The Tea Party’s basic problem is that it can’t govern, and isn’t interested in governing. It’s just interested in grandstanding, which can make it popular in opposition, but not when in power. Its three rail-killing governors – Kasich, Scott, Walker – have approval rates of 35%, 25%, and 37%, respectively. This burning rejection of consensus and government is the main problem of right-wing populists; the Netherlands’ own Tea Party, Geert Wilders’ PVV, only wins local elections once, and after the national election made it a serious possibility for inclusion in the coalition government, it had to advertise in public newspapers for various positions of expertise.
The Senate complicates this: the 2010 crop of senators won’t be up for reelection until 2016, and in 2012 a numbers of Democratic senators from the 2006 wave will be up for reelection in red and purple states, so I’d guess that we’re likely stuck with some kind of Tea Party influence until 2016-18 (I remember reading that, due to the schedule of states’ senate seats, the next likely window of opportunity for any sort of major climate change legislation would probably be after the 2016 election).
Andy, you’re actually asking for evidence of an event in the future?
Nice piece, except that “conservative ideology” now means “a grab bag of nonsense designed to promote looting, dictatorship, and religious theocracy”.
It would be nice to discuss how best to deal with transportation as questions of to what extent to use markets vs. fiat, to what extent and how to subsidize what, what to provide, what organization should provide it, who should benefit, etc.
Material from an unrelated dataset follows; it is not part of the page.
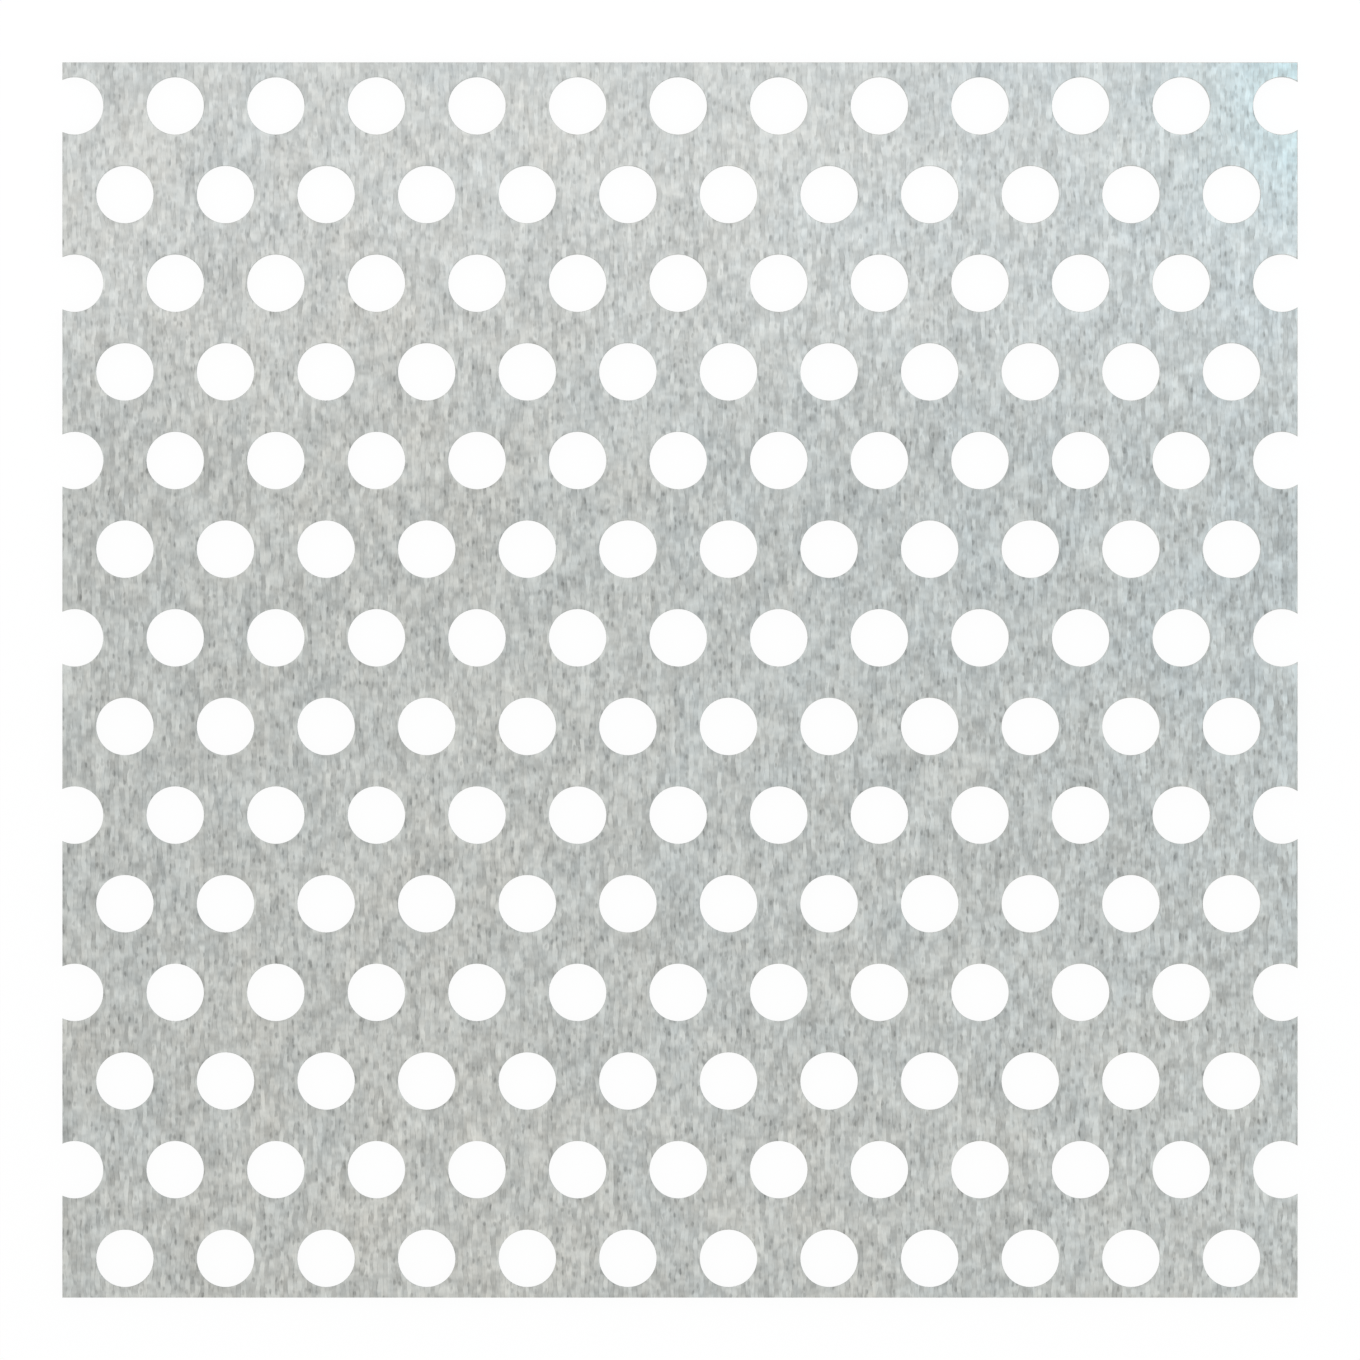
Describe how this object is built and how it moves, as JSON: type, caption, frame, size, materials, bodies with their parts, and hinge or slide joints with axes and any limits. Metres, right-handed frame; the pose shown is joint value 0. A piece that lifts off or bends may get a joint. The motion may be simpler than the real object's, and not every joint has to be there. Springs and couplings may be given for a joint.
{
  "type": "perforated metal sheet",
  "caption": "Flat square metal sheet punched all over with staggered round holes, for guards, screens and vents; side cuts pass through the end holes.",
  "frame": {"origin": "middle of the sheet's underside, where it rests", "axes": "+Z out of the upper face, +Y along the rolling direction towards the first row of holes, +X along the rows"},
  "size_m": [0.1364, 0.1364, 0.0016],
  "materials": {
    "mill_aluminium": "satin"
  },
  "bodies": {
    "root": {"perforated_sheet": "mill_aluminium"}
  },
  "joints": []
}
Unfortunately, with the exception of the dying breed, that’s not how Republicans operate any more. It’s not about comparing choices in reality. It’s about “we make our own reality”.
So it’s Democrats, third party types, and independents to discuss the matter.
Note that I think a lot of the elected Democrats are worthless too, and a lot of the third party types and independents are full of shit…. but at least there isn’t a consistent effort to drive out anyone who dares to base their beliefs in reality.